§ Task to carry out
Repeat every line, exactly, from the very first through the one where "return lathe(outline, 240, along_y(0, SCREW_Z), fluted)" appears. Add nothing else.

§ Information shown
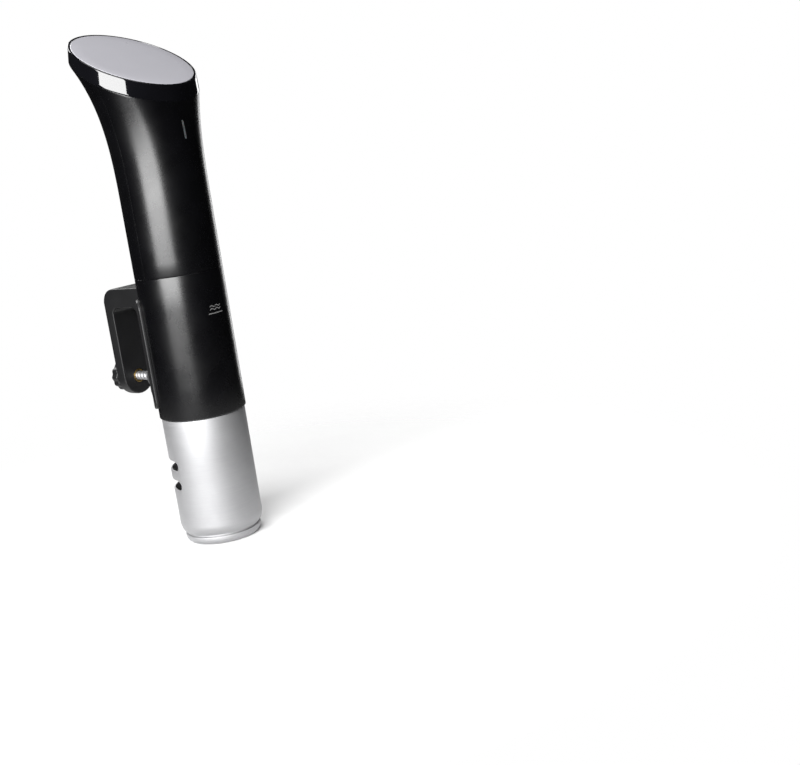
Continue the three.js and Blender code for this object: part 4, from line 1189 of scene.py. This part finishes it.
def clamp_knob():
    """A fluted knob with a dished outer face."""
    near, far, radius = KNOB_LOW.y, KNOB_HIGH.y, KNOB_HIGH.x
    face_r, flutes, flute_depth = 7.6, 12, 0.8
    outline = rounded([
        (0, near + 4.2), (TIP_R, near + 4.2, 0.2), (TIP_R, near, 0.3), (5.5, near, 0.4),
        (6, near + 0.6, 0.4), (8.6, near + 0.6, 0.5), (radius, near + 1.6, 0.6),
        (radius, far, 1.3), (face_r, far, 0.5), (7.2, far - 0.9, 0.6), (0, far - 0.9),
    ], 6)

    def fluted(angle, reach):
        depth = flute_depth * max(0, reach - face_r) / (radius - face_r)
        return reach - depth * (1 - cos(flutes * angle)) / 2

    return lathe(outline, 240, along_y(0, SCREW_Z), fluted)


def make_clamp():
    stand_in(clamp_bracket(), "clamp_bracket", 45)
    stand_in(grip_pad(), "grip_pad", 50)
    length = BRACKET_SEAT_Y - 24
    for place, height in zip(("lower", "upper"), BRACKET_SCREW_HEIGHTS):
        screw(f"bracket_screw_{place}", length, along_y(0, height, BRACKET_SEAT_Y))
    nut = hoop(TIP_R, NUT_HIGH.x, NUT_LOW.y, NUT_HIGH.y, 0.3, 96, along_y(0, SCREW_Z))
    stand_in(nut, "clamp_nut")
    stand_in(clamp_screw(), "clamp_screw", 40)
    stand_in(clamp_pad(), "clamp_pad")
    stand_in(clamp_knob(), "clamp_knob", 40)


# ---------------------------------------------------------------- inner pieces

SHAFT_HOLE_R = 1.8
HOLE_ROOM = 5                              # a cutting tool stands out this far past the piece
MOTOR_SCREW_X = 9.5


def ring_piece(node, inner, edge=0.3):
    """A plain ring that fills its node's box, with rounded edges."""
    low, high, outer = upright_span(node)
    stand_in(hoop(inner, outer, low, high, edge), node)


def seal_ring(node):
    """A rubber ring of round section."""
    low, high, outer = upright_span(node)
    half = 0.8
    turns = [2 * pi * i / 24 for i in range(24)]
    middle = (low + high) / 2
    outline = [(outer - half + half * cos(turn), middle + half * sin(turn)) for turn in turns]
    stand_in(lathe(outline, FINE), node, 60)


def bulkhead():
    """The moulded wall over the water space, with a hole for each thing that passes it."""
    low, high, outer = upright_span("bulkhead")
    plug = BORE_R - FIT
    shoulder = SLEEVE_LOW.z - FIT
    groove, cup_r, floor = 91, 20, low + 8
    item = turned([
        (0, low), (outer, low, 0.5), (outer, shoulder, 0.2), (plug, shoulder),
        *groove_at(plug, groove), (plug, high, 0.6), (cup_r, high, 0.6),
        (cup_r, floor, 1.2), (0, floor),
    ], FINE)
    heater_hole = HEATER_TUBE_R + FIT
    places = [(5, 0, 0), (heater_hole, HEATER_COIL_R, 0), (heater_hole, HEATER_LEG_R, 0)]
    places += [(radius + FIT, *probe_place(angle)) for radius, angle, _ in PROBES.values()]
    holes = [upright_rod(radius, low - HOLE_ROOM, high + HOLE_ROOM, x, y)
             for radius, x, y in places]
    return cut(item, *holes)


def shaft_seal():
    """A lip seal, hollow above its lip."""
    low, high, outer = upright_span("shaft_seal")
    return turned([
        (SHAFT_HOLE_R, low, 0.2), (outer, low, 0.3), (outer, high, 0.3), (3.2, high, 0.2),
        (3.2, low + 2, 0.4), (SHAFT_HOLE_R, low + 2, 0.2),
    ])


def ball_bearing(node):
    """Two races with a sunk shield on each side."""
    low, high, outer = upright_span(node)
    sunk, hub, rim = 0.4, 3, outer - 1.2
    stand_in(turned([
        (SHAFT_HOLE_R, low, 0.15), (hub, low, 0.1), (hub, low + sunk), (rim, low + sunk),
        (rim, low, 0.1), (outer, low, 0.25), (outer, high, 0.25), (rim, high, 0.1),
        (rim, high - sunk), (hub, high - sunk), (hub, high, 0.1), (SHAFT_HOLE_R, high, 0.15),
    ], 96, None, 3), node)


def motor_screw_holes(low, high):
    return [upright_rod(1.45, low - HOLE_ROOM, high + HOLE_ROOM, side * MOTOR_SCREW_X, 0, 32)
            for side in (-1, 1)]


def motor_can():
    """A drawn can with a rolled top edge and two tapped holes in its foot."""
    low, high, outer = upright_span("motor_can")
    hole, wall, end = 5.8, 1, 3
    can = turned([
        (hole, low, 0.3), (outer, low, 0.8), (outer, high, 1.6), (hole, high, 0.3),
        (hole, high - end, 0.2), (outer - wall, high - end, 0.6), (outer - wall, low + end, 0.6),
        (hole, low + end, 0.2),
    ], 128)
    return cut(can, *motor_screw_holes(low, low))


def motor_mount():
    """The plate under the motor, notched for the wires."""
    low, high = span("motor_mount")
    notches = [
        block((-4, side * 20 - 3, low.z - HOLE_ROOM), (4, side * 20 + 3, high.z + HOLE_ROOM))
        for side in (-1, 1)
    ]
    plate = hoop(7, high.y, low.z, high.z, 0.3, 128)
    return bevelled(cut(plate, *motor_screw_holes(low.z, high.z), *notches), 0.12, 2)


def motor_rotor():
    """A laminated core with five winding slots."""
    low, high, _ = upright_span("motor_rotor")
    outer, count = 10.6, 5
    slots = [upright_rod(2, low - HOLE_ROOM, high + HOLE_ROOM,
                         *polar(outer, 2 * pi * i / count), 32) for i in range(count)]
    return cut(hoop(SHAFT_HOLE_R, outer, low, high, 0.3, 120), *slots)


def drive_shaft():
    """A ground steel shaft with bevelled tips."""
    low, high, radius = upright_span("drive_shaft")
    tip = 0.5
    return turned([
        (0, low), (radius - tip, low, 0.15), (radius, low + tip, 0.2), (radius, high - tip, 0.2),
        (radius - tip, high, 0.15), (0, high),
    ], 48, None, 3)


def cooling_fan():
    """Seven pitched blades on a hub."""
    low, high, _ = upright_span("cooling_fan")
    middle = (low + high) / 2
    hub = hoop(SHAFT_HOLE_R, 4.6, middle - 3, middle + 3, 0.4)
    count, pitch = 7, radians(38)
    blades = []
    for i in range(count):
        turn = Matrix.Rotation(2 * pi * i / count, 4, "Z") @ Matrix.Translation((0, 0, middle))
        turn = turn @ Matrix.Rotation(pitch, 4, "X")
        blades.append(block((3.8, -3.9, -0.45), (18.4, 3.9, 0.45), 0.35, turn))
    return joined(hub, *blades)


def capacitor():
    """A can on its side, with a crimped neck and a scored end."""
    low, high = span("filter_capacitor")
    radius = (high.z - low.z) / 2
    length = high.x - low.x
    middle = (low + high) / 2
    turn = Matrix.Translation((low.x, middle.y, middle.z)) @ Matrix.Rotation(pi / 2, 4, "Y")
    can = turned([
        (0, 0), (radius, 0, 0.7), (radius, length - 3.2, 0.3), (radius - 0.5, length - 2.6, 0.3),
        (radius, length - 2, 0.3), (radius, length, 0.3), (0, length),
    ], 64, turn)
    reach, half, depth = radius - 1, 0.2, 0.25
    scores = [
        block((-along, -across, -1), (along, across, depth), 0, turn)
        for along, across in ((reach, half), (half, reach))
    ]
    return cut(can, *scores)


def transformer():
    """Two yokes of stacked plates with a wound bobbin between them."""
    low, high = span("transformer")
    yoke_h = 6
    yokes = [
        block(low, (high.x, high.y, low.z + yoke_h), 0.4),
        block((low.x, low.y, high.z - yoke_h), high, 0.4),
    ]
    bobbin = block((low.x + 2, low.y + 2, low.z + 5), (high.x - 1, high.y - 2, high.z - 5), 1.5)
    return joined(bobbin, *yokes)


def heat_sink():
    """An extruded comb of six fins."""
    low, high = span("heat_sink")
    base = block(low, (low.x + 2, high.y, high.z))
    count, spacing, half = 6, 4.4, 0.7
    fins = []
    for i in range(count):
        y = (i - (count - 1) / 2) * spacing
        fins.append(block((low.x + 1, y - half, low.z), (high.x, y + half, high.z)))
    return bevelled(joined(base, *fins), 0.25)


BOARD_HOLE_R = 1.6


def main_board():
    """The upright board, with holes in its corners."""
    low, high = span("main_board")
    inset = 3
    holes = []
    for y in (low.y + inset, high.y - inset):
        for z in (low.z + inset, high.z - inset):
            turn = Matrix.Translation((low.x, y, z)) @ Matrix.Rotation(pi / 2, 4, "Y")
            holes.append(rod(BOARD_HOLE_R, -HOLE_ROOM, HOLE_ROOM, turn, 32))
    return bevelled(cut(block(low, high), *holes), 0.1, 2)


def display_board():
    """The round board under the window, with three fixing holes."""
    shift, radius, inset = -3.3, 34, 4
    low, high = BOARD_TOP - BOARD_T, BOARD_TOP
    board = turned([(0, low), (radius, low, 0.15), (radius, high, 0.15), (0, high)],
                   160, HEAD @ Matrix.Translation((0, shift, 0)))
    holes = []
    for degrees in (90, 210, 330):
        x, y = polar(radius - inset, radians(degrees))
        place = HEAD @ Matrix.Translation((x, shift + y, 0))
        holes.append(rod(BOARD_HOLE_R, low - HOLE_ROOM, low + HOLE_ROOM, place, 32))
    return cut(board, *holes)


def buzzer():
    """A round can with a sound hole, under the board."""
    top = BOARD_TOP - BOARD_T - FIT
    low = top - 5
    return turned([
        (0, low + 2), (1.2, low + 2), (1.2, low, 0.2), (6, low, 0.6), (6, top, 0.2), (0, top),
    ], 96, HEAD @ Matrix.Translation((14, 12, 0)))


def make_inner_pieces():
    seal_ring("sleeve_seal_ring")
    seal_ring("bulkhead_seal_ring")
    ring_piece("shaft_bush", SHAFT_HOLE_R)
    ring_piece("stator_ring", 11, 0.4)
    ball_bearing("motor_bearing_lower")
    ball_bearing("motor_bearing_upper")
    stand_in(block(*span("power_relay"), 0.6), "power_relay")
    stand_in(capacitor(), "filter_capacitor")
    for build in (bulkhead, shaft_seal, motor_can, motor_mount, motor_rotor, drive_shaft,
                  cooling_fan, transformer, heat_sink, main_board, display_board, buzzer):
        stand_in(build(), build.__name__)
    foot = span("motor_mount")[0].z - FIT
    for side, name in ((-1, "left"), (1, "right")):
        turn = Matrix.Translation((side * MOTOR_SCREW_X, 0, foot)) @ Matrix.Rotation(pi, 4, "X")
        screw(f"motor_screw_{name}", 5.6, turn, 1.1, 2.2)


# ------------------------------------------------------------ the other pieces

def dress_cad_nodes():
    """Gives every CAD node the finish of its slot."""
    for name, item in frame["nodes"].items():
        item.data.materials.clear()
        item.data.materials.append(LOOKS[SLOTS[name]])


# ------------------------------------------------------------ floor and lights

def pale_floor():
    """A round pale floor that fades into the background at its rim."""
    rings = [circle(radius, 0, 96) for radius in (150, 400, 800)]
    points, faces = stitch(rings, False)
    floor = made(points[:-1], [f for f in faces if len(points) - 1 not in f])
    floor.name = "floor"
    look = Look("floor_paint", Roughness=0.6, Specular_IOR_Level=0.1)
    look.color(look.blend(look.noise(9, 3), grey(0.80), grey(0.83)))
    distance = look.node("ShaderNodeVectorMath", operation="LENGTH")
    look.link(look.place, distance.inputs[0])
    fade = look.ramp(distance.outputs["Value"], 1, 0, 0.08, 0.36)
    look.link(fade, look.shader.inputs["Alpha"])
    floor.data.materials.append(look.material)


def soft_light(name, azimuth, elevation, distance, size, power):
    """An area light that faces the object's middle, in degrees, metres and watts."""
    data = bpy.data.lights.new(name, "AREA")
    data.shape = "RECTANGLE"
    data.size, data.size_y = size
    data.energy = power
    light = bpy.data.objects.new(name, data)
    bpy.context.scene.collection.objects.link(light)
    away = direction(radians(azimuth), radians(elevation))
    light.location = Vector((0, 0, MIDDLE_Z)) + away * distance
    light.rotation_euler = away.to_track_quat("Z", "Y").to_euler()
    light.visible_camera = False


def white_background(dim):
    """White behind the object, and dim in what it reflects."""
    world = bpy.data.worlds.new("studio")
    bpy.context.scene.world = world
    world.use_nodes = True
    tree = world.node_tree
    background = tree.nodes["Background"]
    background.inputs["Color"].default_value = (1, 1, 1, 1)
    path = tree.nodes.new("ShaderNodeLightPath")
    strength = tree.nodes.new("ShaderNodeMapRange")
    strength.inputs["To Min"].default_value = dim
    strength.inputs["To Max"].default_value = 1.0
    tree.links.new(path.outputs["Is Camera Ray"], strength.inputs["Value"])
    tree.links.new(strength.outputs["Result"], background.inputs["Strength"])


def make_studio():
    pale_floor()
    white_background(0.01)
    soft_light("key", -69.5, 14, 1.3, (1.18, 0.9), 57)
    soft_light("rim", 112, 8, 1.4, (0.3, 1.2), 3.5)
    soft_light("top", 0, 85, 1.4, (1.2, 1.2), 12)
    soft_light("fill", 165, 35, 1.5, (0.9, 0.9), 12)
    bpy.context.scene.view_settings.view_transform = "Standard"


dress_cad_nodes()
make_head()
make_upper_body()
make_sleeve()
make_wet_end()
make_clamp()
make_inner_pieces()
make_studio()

§ Result
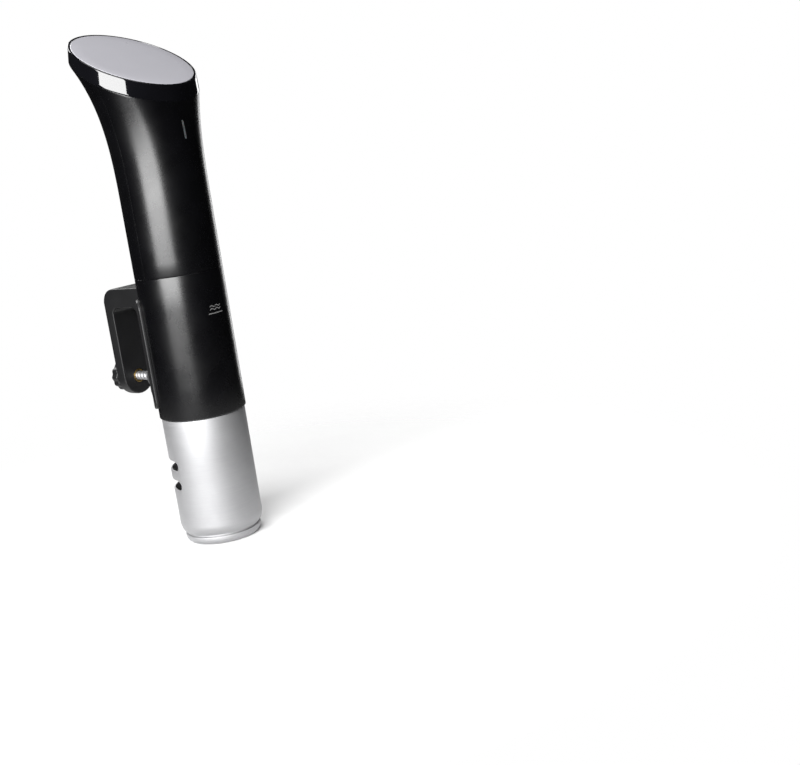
Continue the three.js and Blender code for this object: part 4, from line 1189 of scene.py. This part finishes it.
def clamp_knob():
    """A fluted knob with a dished outer face."""
    near, far, radius = KNOB_LOW.y, KNOB_HIGH.y, KNOB_HIGH.x
    face_r, flutes, flute_depth = 7.6, 12, 0.8
    outline = rounded([
        (0, near + 4.2), (TIP_R, near + 4.2, 0.2), (TIP_R, near, 0.3), (5.5, near, 0.4),
        (6, near + 0.6, 0.4), (8.6, near + 0.6, 0.5), (radius, near + 1.6, 0.6),
        (radius, far, 1.3), (face_r, far, 0.5), (7.2, far - 0.9, 0.6), (0, far - 0.9),
    ], 6)

    def fluted(angle, reach):
        depth = flute_depth * max(0, reach - face_r) / (radius - face_r)
        return reach - depth * (1 - cos(flutes * angle)) / 2

    return lathe(outline, 240, along_y(0, SCREW_Z), fluted)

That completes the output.